Although Ruiz, a member of the Institutional
Revolutionary Party (PRI), has been urged by the Fox
administration, the ruling National Action Party (PAN),
and a number of PRI leaders to step down or take a
leave of absence, he has consistently refused.

The conflict in Oaxaca, one of Mexico's poorest states,
broke out in May when the local teachers' union went on
strike.

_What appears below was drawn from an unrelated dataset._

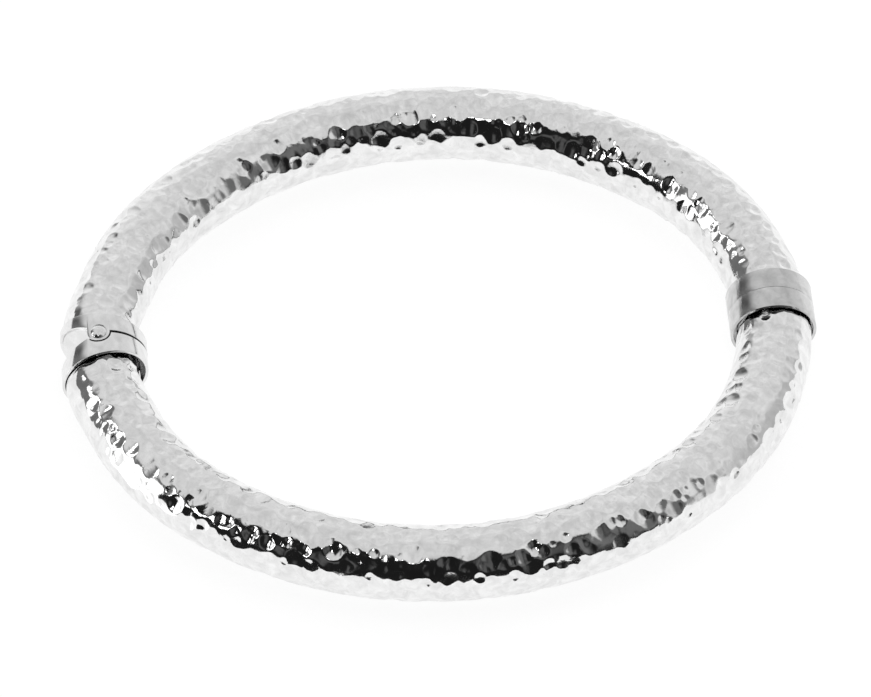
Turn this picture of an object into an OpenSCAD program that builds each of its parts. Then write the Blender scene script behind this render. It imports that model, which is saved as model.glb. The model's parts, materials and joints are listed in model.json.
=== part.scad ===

As a result, some 1.3 million public school
students were unable to start the school year in
September.

This week, the teachers voted in assemblies to return
to the classrooms.

But after Friday's violence, and because of the
decision to send in federal police, that decision could
be revoked, APPO said.

Since it emerged in June, APPO has occupied public
offices and several local private radio stations, while
setting up barricades cutting off streets in central
Oaxaca City.

For the past few months, Ruiz has governed from a
luxury hotel in the Mexican capital.

Human rights organisations say the security forces in
Oaxaca work against social movements in the state
through repression, bribes or threats.

Ruiz, who blames the crisis in Oaxaca on APPO, belongs
to the most conservative wing of the PRI. While the
party, which governed Mexico from 1929 to 2000, has
lost its hold over most of the states and at a national
level, it remains all-powerful in Oaxaca. (END/2006)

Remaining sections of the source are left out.